Natural remedies for ear infections? Ask a Vet!


Q&AFinal

Animal Wellness Magazine hosts a live Q&A twice a month on Facebook with holistic veterinarian, Dr. Christina Chambreau. She has a lot of great resources on holistic health on her website and you can also check her out on Facebook.

Q. Natural remedies for ear infections?

To soothe the ears, try one after the other of the following: a garlic/mullein ear rinse from a health food store; straight herbal mullein in a rinse or salve; 50/50 apple cider vinegar and water (less concentrated if this seems to make the ear red); Calendula lotion or gel. You can also add 2 drops of rescue remedy to any of the above. There are even more treatments available. Most importantly, focus on building health for the whole animal rather than just stopping the ear infection. Healthy dogs and cats do not get ear infections. Following the 7 keys to health will make a huge difference.

Q. What is the normal wright for a 13 week old GSD?

16-20 lbs. But since there is so much variation in puppies, the shape of the dog is a better indicator. Can you feel the ribs? Is there a “waist”? Are the ribs sticking out? The only thing I would worry about at that age is being too skinny.

Q. I have been giving my ten year old retriever a paste of turmeric, ginger, honey and coconut oil for arthritis. He also seems depressed. Any ideas?

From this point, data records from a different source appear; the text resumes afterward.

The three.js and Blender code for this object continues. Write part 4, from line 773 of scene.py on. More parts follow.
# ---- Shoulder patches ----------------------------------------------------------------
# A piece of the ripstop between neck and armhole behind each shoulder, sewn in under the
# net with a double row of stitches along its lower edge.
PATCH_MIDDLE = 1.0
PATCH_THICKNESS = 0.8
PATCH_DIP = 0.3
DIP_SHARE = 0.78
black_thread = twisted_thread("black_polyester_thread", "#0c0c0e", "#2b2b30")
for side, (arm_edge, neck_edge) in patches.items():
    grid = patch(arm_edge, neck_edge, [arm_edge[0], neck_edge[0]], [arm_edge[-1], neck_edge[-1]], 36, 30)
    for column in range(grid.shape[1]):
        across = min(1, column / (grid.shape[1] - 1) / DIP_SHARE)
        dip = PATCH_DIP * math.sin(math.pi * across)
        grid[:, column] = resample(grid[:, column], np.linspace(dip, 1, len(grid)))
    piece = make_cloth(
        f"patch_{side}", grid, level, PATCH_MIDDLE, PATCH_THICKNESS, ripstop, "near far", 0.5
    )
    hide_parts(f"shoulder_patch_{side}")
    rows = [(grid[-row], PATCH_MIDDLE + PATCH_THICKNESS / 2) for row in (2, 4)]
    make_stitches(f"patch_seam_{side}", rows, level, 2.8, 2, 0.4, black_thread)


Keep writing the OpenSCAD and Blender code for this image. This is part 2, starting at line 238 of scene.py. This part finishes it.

The holistic approach treats the whole animal, so you are right on track to be looking at emotions along with physical symptoms. It is actually more indicative of finding the right treatment to have them feeling good emotionally rather than physically. If the depression began after the paste, then stop the paste (I cannot imagine it causing depression, but it is possible) for a few days. Only use it if the hips are not good. If he is still depressed off the paste, you can re-start the paste and begin to explore all the other options for emotional health, or begin to consult with an integrative veterinarian who can help resolve the arthritis so you no longer have to continue with the paste or other treatments and he will be happy, too.

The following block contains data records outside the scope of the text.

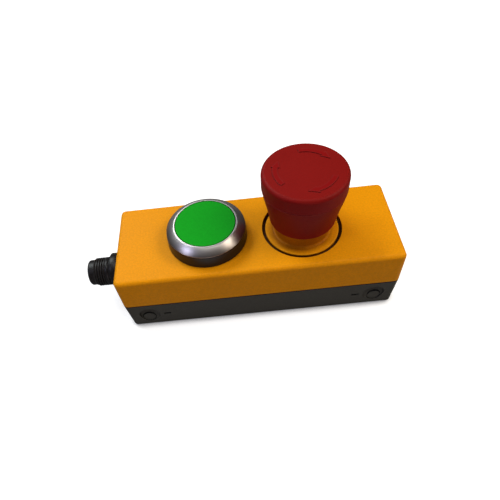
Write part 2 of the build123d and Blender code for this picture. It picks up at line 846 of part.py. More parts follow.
estop_places = (-estop_cavity_pitch / 2, estop_cavity_pitch / 2)
at_button = Pos(button_x, 0, 0)
at_estop = Pos(estop_x, 0, 0)

parts = {
    "base": make_base(),
    "cover": make_cover(),
    "cover_gasket": make_cover_gasket(),
    "threaded_inserts": make_threaded_inserts(),
    "cover_screws": make_cover_screws(),
    "screw_plugs": make_screw_plugs(),
    "circuit_board": make_circuit_board(),
    "board_screws": make_board_screws(),
    "lead_header": make_lead_header(),
    "connector_body": make_connector_body(),
    "connector_insert": make_connector_insert(),
    "connector_pins": make_connector_pins(),
    "connector_oring": make_connector_oring(),
    "connector_locknut": make_connector_locknut(),
    "connector_leads": make_connector_leads(),
    "button_collar": at_button * make_button_collar(),
    "button_gasket": at_button * make_button_gasket(),
    "button_bezel": at_button * make_button_bezel(),
    "button_nut": at_button * make_ring_nut(plate_under_z),
    "button_cap": at_button * make_button_cap(),
    "button_plunger": at_button * make_button_plunger(),
    "button_retaining_clip": at_button * make_button_retaining_clip(),
    "button_return_spring": at_button * spring(
        button_spring_radius, button_spring_wire, button_spring_turns,
        button_web_top_z, plunger_top_z - button_flange_thickness),
    "button_contact_housing": at_button * make_contact_block(button_cavity_width, (0,), button_carrier_width),
    "button_fixed_contacts": [at_button * strip for strip in make_fixed_contacts(0, button_strip_z)],
    "button_contact_carrier": at_button * make_carrier(
        button_carrier_width, button_carrier_z, button_rod_z, button_bridge_z),
    "button_contact_bridge": at_button * make_bridge(button_bridge_z),
    "button_contact_spring": at_button * make_contact_spring(cavity_floor_z, button_carrier_z),
    "estop_collar": at_estop * make_estop_collar(),
    "estop_gasket": at_estop * make_estop_gasket(),
    "estop_nut": at_estop * make_ring_nut(recess_under_z),
    "estop_head": at_estop * make_estop_head(),
    "estop_release_sleeve": at_estop * make_estop_release_sleeve(),
    "estop_stem": at_estop * make_estop_stem(),
    "estop_pusher": at_estop * make_estop_pusher(),
    "estop_return_spring": at_estop * spring(
        estop_spring_radius, estop_spring_wire, estop_spring_turns, estop_web_top_z, stem_seat_z),
    "estop_contact_housing": at_estop * make_contact_block(
        estop_cavity_width, estop_places, estop_carrier_width),
    "estop_fixed_contacts": [
        at_estop * strip for x in estop_places for strip in make_fixed_contacts(x, estop_strip_z)],
    "estop_contact_carriers": [
        at_estop * Pos(x, 0, 0) * make_carrier(estop_carrier_width, estop_carrier_z, pusher_z, estop_bridge_z)
        for x in estop_places],
    "estop_contact_bridges": [at_estop * Pos(x, 0, 0) * make_bridge(estop_bridge_z) for x in estop_places],
    "estop_contact_springs": [
        at_estop * Pos(x, 0, 0) * make_contact_spring(cavity_floor_z, estop_carrier_z) for x in estop_places],
}

os.makedirs("parts", exist_ok=True)
for name, shape in parts.items():
    export_step(Compound(children=shape) if isinstance(shape, list) else shape, f"parts/{name}.step")
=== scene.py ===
"""Emergency stop switch: surface finishes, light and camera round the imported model."""
import json
import math

import bmesh
import bpy
from mathutils import Matrix, Vector


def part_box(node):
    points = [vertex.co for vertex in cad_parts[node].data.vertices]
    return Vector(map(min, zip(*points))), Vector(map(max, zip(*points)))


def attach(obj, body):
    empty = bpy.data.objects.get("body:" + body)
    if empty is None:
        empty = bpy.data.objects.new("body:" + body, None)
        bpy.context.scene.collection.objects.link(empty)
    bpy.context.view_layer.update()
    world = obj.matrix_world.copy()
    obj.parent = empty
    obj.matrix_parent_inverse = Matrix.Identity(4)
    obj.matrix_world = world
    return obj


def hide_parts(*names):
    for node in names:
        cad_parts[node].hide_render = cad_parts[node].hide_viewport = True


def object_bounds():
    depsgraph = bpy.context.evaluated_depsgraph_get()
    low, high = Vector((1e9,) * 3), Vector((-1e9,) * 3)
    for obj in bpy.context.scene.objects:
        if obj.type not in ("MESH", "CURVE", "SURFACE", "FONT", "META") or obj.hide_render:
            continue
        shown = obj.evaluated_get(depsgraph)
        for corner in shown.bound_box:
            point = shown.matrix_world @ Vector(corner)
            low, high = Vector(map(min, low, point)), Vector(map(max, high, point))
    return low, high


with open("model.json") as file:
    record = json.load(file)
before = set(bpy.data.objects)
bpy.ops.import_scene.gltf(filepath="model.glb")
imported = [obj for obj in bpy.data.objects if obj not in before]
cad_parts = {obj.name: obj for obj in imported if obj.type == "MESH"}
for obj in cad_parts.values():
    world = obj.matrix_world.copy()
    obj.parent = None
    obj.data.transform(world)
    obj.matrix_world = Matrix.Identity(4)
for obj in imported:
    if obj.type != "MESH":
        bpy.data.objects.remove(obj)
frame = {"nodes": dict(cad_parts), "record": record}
cad_low, cad_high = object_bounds()

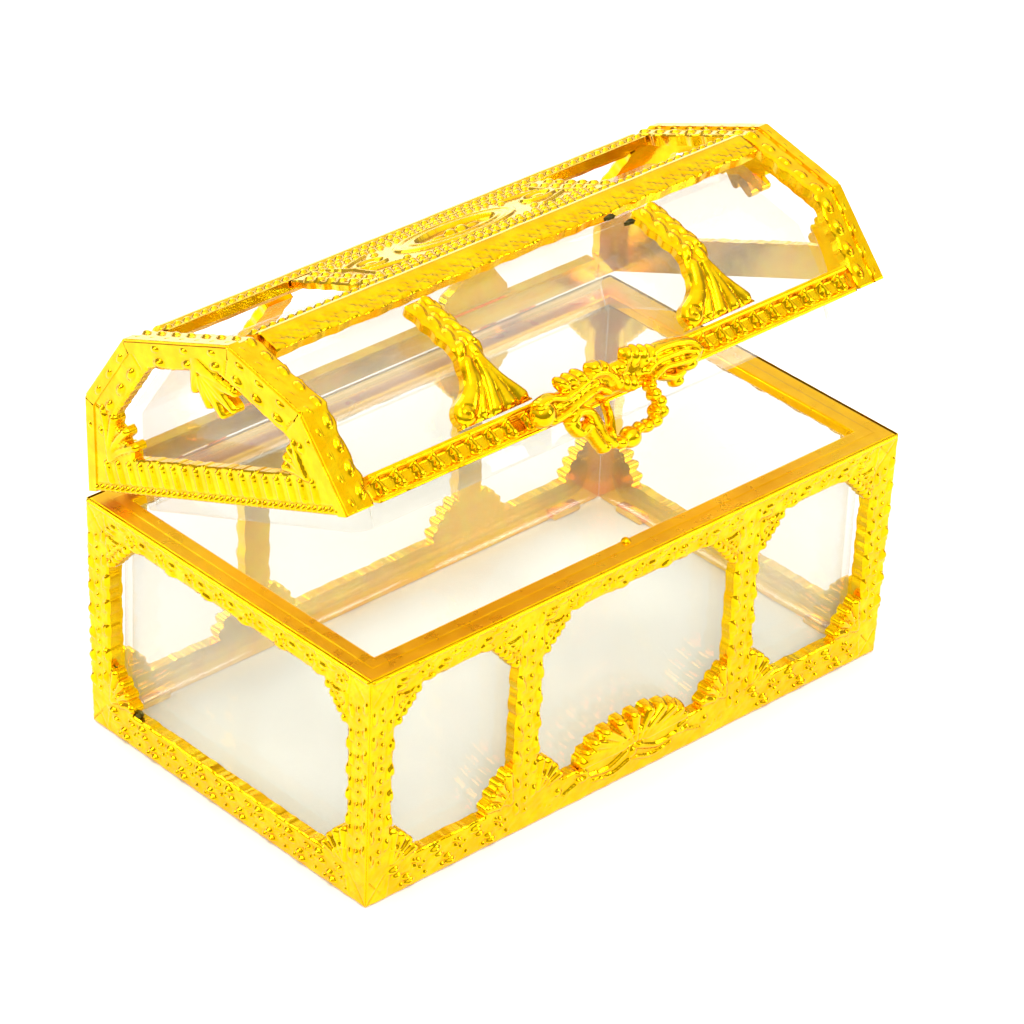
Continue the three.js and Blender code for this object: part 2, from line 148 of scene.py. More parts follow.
class Relief:
    """A moulded plate: height of its face over a grid, and distance inside its outline."""

    def __init__(self, low, high, filled=True):
        self.u = np.linspace(low[0], high[0], int((high[0] - low[0]) / PITCH) + 2)
        self.v = np.linspace(low[1], high[1], int((high[1] - low[1]) / PITCH) + 2)
        self.U, self.V = np.meshgrid(self.u, self.v, indexing="ij")
        self.height = np.full_like(self.U, FACE)
        outline = self.box(low[0], high[0], low[1], high[1])
        self.limit = outline
        self.edge = np.full_like(self.U, 9.0 if filled else -9.0)

    def box(self, u0, u1, v0, v1):
        """Distance inside a rectangle."""
        return np.minimum.reduce([self.U - u0, u1 - self.U, self.V - v0, v1 - self.V])

    def near(self, u, v, reach):
        i = np.searchsorted(self.u, [u - reach, u + reach])
        j = np.searchsorted(self.v, [v - reach, v + reach])
        return slice(*i), slice(*j)

    def raise_to(self, where, share, rise, level, plump, grow, reach):
        """Lifts a rounded crown where share, 0 in the middle and 1 at the rim, is under 1."""
        crown = level + rise * np.clip(1 - share ** 2, 0, 1) ** plump
        inside = share < 1
        self.height[where] = np.where(inside, np.maximum(self.height[where], crown), self.height[where])
        if grow:
            self.edge[where] = np.maximum(self.edge[where], (grow - share) * reach)

    def dome(self, u, v, half_u, half_v, rise, turn=0.0, level=FACE, plump=0.5, grow=0.0):
        """An oval bead. grow widens the outline round it, as a share of its size."""
        where = self.near(u, v, max(half_u, half_v) * max(1, grow) * 1.3)
        du, dv = self.U[where] - u, self.V[where] - v
        c, s = math.cos(turn), math.sin(turn)
        share = np.hypot((du * c + dv * s) / half_u, (dv * c - du * s) / half_v)
        self.raise_to(where, share, rise, level, plump, grow, min(half_u, half_v))

    def along(self, points, half, tip):
        """The grid window near a curve, and each point's distance from it as a share of its half width."""
        path = smooth_path(points)
        low, high = path.min(0) - 2 * half, path.max(0) + 2 * half
        where = (slice(*np.searchsorted(self.u, [low[0], high[0]])),
                 slice(*np.searchsorted(self.v, [low[1], high[1]])))
        u, v = self.U[where], self.V[where]
        share = np.full_like(u, 9.0)
        last = len(path) - 1
        for k in range(last):
            (au, av), (bu, bv) = path[k], path[k + 1]
            span = max((bu - au) ** 2 + (bv - av) ** 2, 1e-9)
            t = np.clip(((u - au) * (bu - au) + (v - av) * (bv - av)) / span, 0, 1)
            width = half * (1 + (tip - 1) * (k + t) / last)
            share = np.minimum(share, np.hypot(u - au - t * (bu - au), v - av - t * (bv - av)) / width)
        return where, share

    def stroke(self, points, half, rise, tip=1.0, level=FACE, plump=0.5, grow=0.0):
        """A rounded ridge along a curve. tip is the width at its end, as a share of its start."""
        where, share = self.along(points, half, tip)
        self.raise_to(where, share, rise, level, plump, grow, half)

    def groove(self, points, half, depth, tip=1.0):
        where, share = self.along(points, half, tip)
        self.height[where] -= depth * np.clip(1 - share ** 2, 0, 1)

    def ring(self, u, v, half_u, half_v, half, rise, level=FACE):
        """A rounded ridge along an ellipse."""
        share = np.hypot((self.U - u) / half_u, (self.V - v) / half_v)
        away = np.abs(share - 1) * min(half_u, half_v) / half
        crown = level + rise * np.sqrt(np.clip(1 - away ** 2, 0, 1))
        self.height = np.where(away < 1, np.maximum(self.height, crown), self.height)

    def cut(self, inside):
        """Removes what lies inside a hole's outline."""
        self.edge = np.minimum(self.edge, -inside)

    def uneven(self, size, depth, seed=0.0):
        self.height += depth * ripple(self.U, self.V, size, seed)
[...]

I strongly recommend finding an integrative veterinarian with whom to work. This is a person trained in many different approaches, including using conventional drugs only when absolutely needed. Working with one can increase the chance that your cherished companion can live a long and healthy life without depression and without any hip problems. There are good ones and great ones, and a few homeopathic veterinarians will consult by phone or email. You can go to the web sites for each type of holistic practice and use their referral list to find one near to you:

1. Wide range of other treatments: www.AHVMA.org, American Holistic Veterinary Medical Association and www.civtedu.org.

2. Homeopathic veterinarians (these can often help you by phone if no other holistic practitioners are nearby that you like): www.theAVH.org and www.DrPitcairn.com.

3. Chiropractor – www.animalchiropractic.org

4. Acupuncture and Chinese medicine: www.IVAS.org, www.avaa.org & www.TCVM.com

There is a lot you can do for the depression: You can learn Reiki, massage, HTA, TTouch, acupressure, flower essence therapy, & aromatherapy, all of which are 100% safe to use for any problems. I also strongly recommend getting some training in understanding the wide range of approaches to health so you can be in charge of what you choose for treatments for your animals. There are many more approaches you can do to help heal your animals with some training since they need to be used more carefully – homeopathy, herbal medicine, Chinese herbs. In addition to classes, there are many very good list serves filled with people experienced with not vaccinating and feeding raw meat diets. Go to yahoogroups.com and look for “Novaxk9s” and “Raw Paws”. As with human health approaches, there are many different opinions, so you need to experiment and see what makes your animals more or less healthy.